Мы отвечали: от нас требовали, чтобы мы отдали Галицию Польше, Семиградию и Буковину – Румынии, а Боснию и Герцеговину – Сербии; и все это за шаткое обещание тесного сближения этих государств с предоставляемыми нам скудными остатками двуединой монархии. Я указывал на то, что нами руководили не придворные и не династические интересы. Мне бы еще удалось убедить императора пожертвовать Галицией Польше; но уступки Италии! Я как-то спросил государственного деятеля одной из нейтральных стран, отдает ли он себе ясный отчет в значении того факта, что Австрия должна добровольно отказаться от исконных немецких владений – отказаться от Тироля до Бреннера? Я сказал, что буря, поднятая таким миром, снимет с якоря не только того министра, который заключил бы такой договор. Я говорил своему собеседнику, что есть жертвы, которые нельзя наносить живому организму ни при каких условиях. Я бы не отдал немецкого Тироля, даже если бы наше положение было гораздо хуже, чем сейчас.
Я напомнил моему собеседнику известную картину, изображающую сани, преследуемые волками. Пытаясь остановить стаю и спастись от нее, ездок постепенно выбрасывает шубу, одежду – одним словом, все, что он имеет; но своего родного детища он не отдаст и скорее пойдет на верную гибель. Вот что я чувствовал в отношении немецкого Тироля. Мы не находимся в положении того человека в санях, так как мы, слава богу, снабжены оружием для защиты от волков; но даже если мы дойдем и до крайности, мы не примем мира, требующего от нас Боцена и Мерана.

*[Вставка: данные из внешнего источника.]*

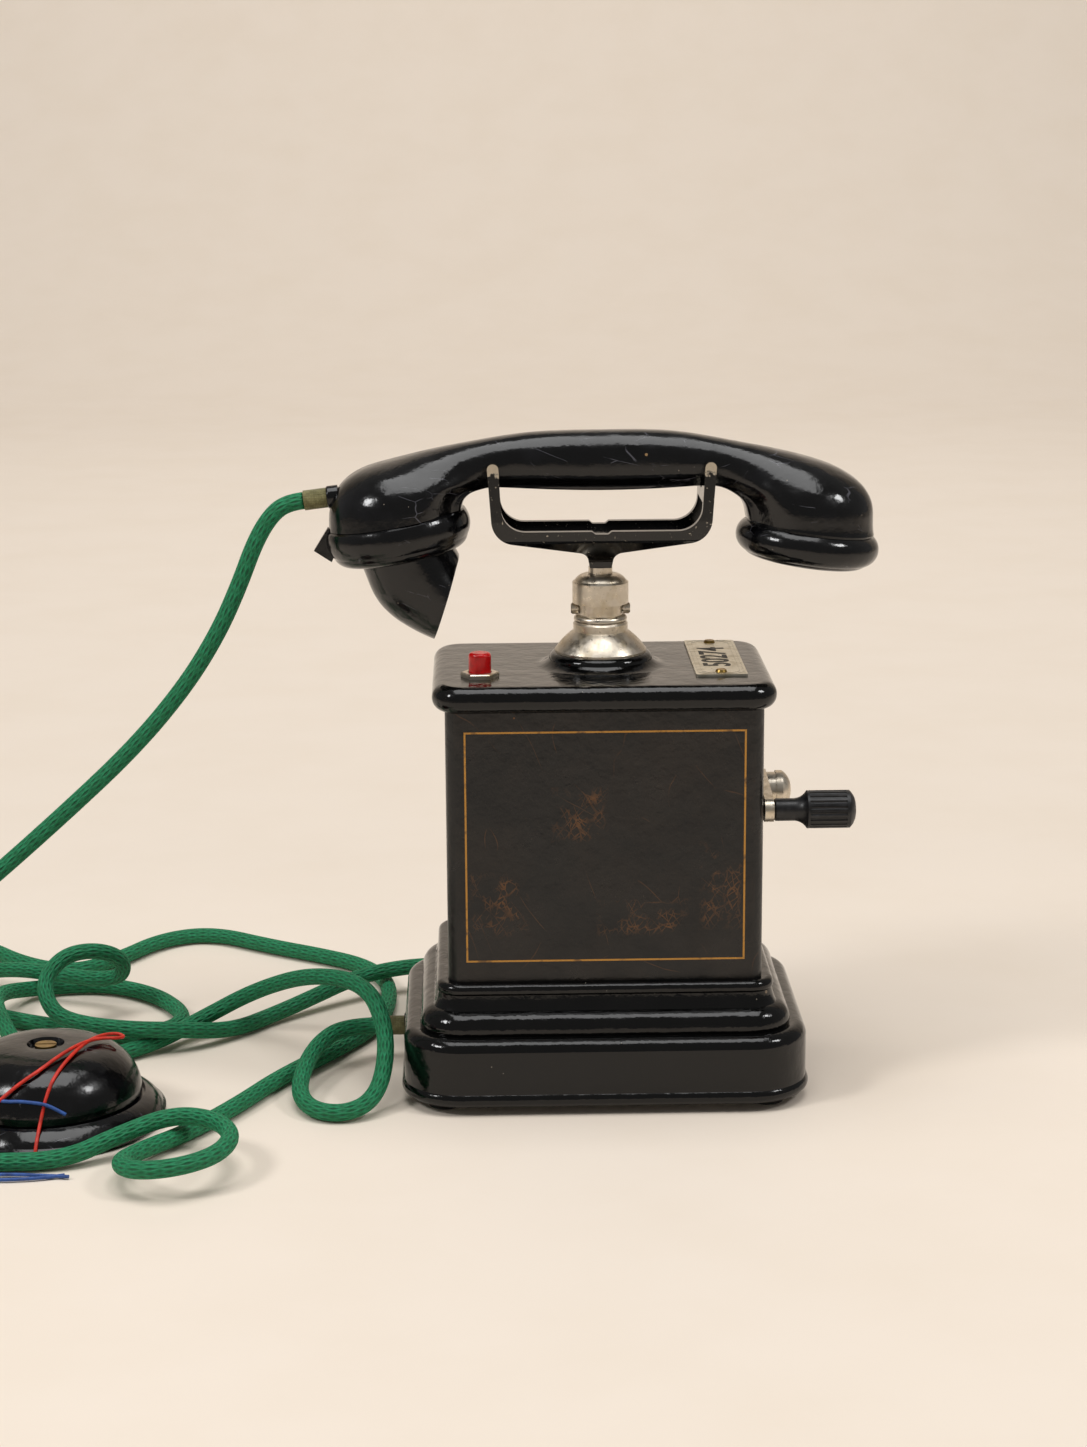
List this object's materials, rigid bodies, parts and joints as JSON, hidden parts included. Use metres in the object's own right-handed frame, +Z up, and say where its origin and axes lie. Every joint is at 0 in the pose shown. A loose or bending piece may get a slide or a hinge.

Мой собеседник не остался глух к этим аргументам, но заявил, что в таком случае он не предвидит конца войны. Англия готова продолжать войну хотя бы еще десять лет, и в конечном счете она, наверное, разгромит Германию – то есть не народ, против которого у нее нет вражды (этот фальшивый аргумент приводился постоянно), а германский милитаризм. Сама Англия находилась в то время в стесненных обстоятельствах. В Лондоне царило убеждение, что если современная Германия не будет уничтожена за эту войну, то она выйдет из нее окрепшей и будет продолжать вооружаться; в таком случае еще через несколько лет у нее вместо ста подводных лодок будет тысяча, и тогда Англия погибнет. Итак, англичане борются за свое собственное существование, а воля англичан непреклонна. Англия знает, что задача, поставленная ею себе, тяжела – но она не дрогнет. Воспоминание о Наполеоновских войнах вдохновляет ее: «what man has bone man can go agocin» – «что сделали одни, то могут сделать и другие».
Этот вечный страх перед прусским милитаризмом обнаруживался на всех соответственных совещаниях, а за ним постоянно следовало указание на то, что если мы согласимся на общее разоружение, то это уже будет большим преимуществом и серьезным шагом к миру.